◆ **The request**: Present the following data again exactly as it is shown.

====

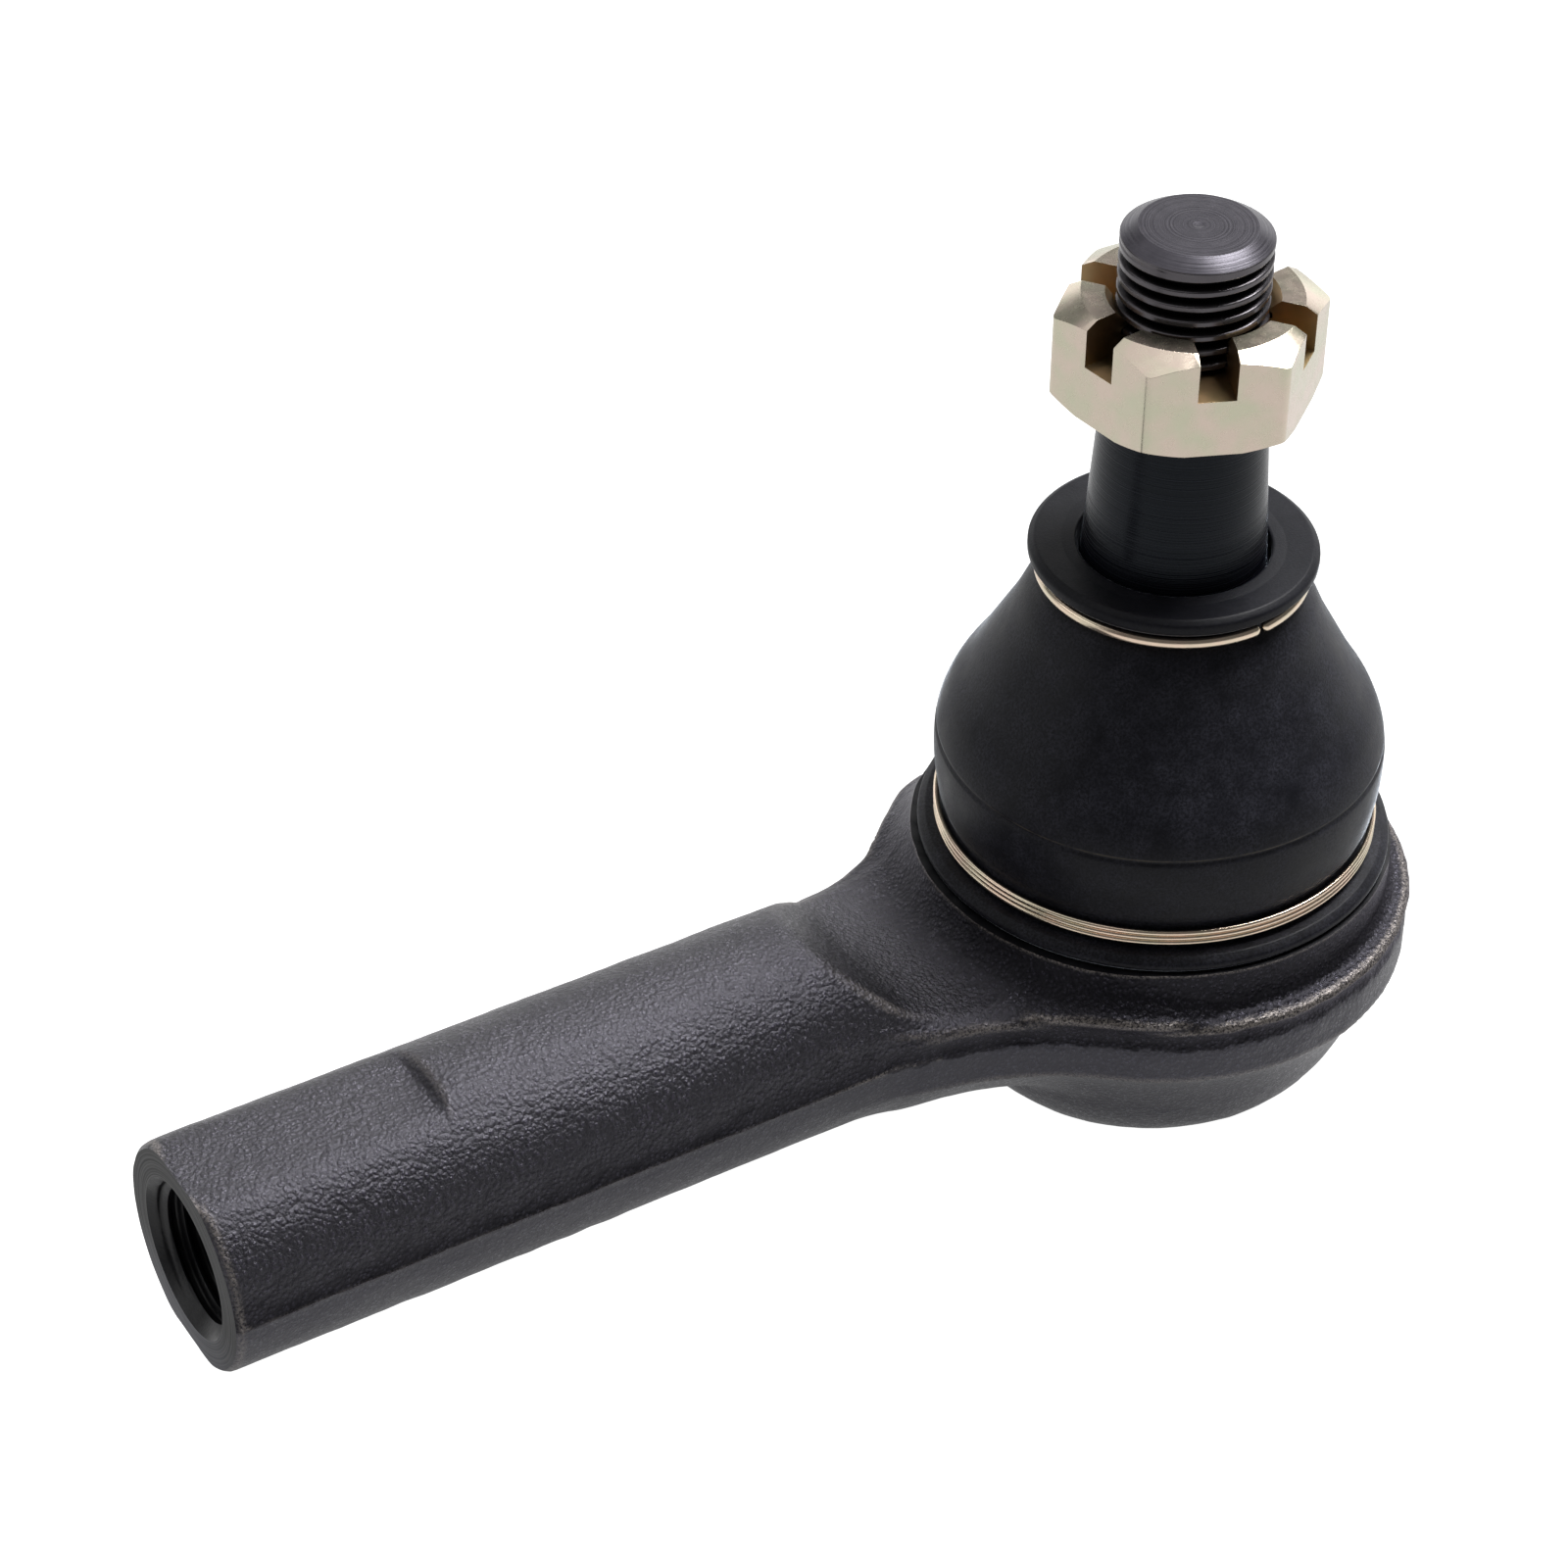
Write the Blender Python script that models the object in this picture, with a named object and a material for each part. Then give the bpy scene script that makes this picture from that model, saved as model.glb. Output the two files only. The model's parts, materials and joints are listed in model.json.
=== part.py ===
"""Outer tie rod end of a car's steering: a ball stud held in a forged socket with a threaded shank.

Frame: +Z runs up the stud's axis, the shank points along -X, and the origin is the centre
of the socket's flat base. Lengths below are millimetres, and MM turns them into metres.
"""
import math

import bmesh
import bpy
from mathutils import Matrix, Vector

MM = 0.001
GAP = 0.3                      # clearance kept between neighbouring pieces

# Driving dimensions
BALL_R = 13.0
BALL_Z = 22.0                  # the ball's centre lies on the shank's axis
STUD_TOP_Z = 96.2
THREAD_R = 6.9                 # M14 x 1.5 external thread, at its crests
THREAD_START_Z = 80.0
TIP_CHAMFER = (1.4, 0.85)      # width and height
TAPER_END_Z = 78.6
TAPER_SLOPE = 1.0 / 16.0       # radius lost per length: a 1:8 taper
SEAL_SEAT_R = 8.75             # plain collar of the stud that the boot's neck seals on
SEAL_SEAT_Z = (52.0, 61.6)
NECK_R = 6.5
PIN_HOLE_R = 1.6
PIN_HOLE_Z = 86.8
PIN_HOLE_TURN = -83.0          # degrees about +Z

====

◆ **Task response**:
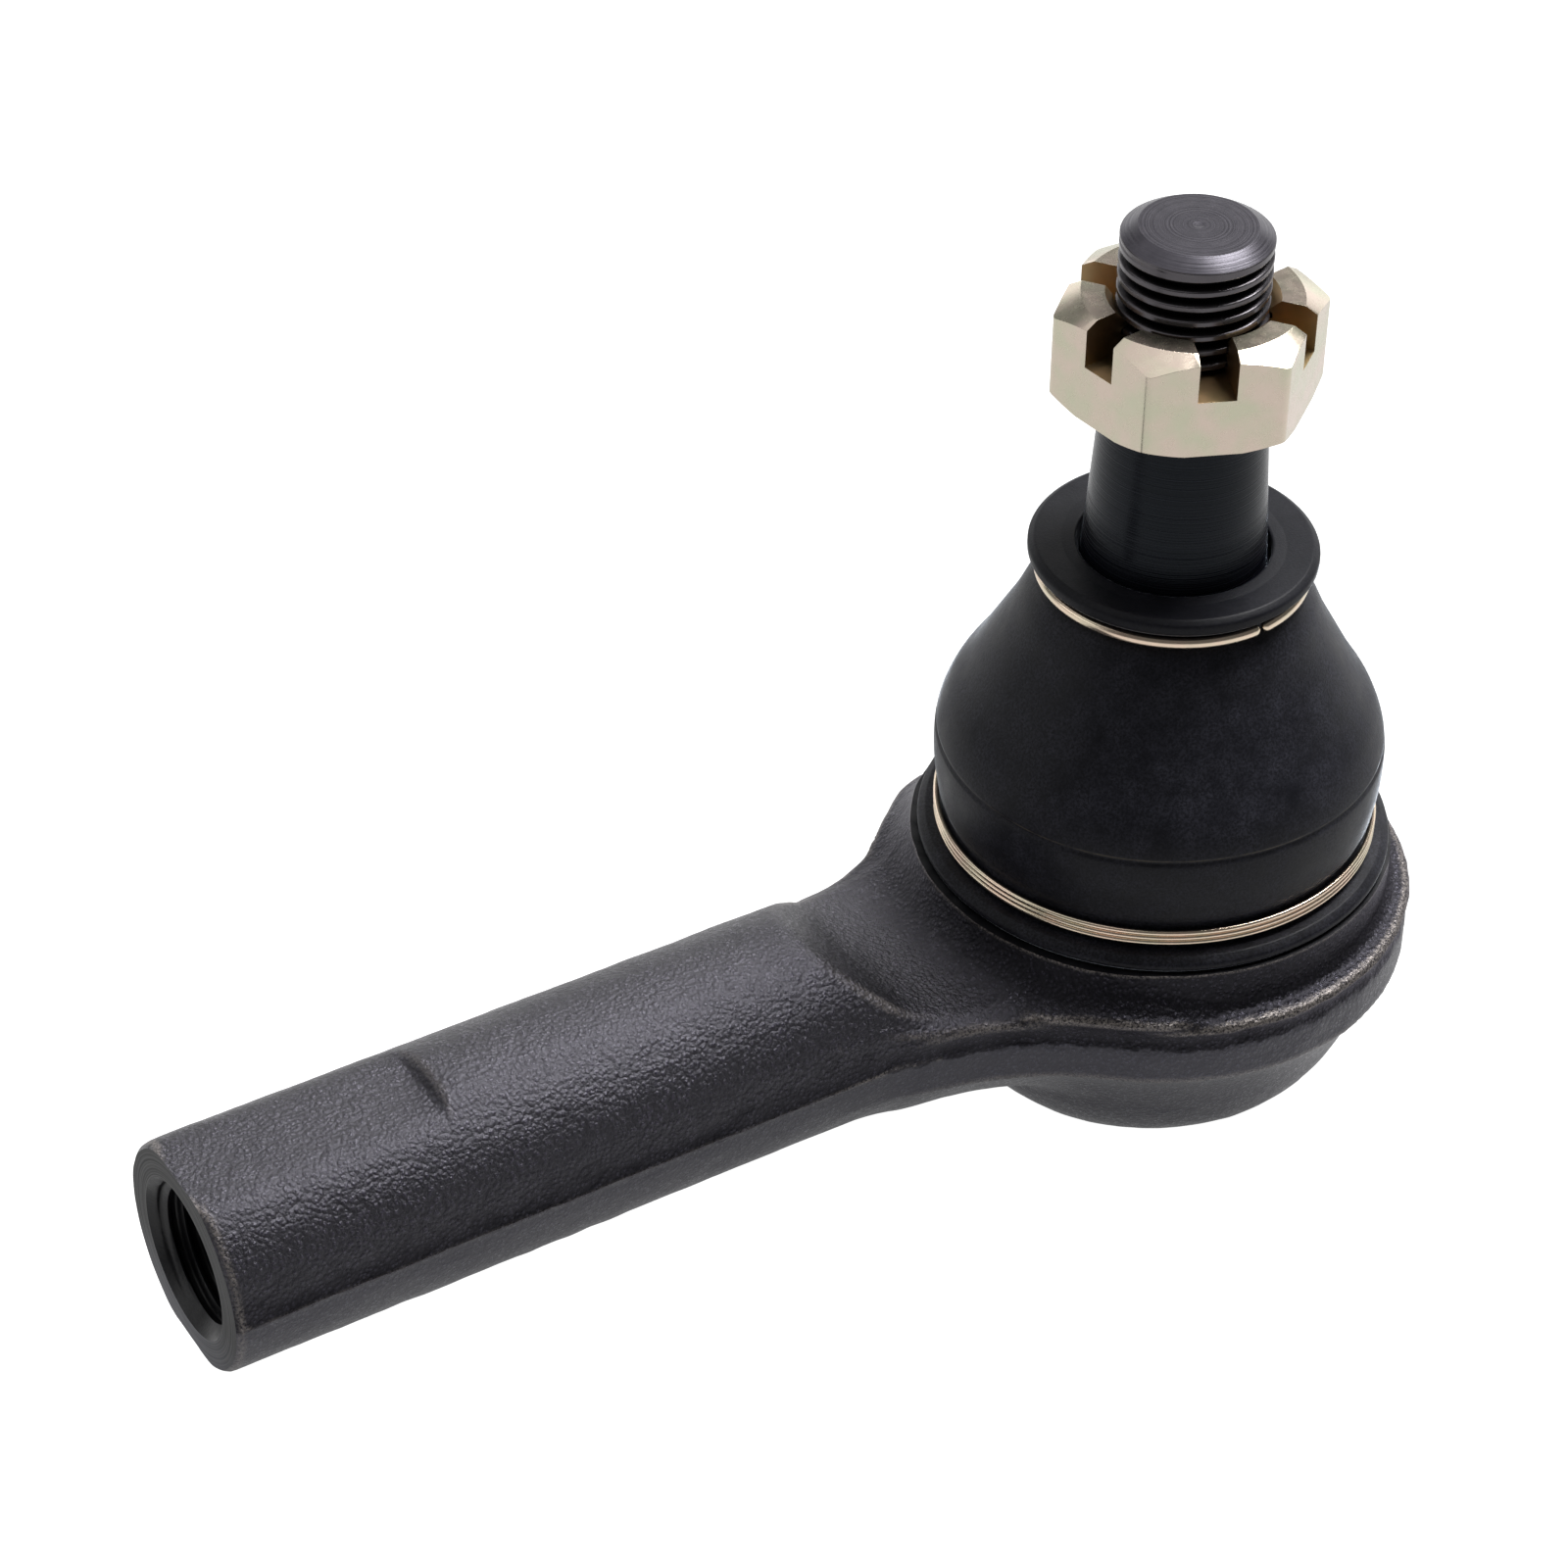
Write the Blender Python script that models the object in this picture, with a named object and a material for each part. Then give the bpy scene script that makes this picture from that model, saved as model.glb. Output the two files only. The model's parts, materials and joints are listed in model.json.
=== part.py ===
"""Outer tie rod end of a car's steering: a ball stud held in a forged socket with a threaded shank.

Frame: +Z runs up the stud's axis, the shank points along -X, and the origin is the centre
of the socket's flat base. Lengths below are millimetres, and MM turns them into metres.
"""
import math

import bmesh
import bpy
from mathutils import Matrix, Vector

MM = 0.001
GAP = 0.3                      # clearance kept between neighbouring pieces

# Driving dimensions
BALL_R = 13.0
BALL_Z = 22.0                  # the ball's centre lies on the shank's axis
STUD_TOP_Z = 96.2
THREAD_R = 6.9                 # M14 x 1.5 external thread, at its crests
THREAD_START_Z = 80.0
TIP_CHAMFER = (1.4, 0.85)      # width and height
TAPER_END_Z = 78.6
TAPER_SLOPE = 1.0 / 16.0       # radius lost per length: a 1:8 taper
SEAL_SEAT_R = 8.75             # plain collar of the stud that the boot's neck seals on
SEAL_SEAT_Z = (52.0, 61.6)
NECK_R = 6.5
PIN_HOLE_R = 1.6
PIN_HOLE_Z = 86.8
PIN_HOLE_TURN = -83.0          # degrees about +Z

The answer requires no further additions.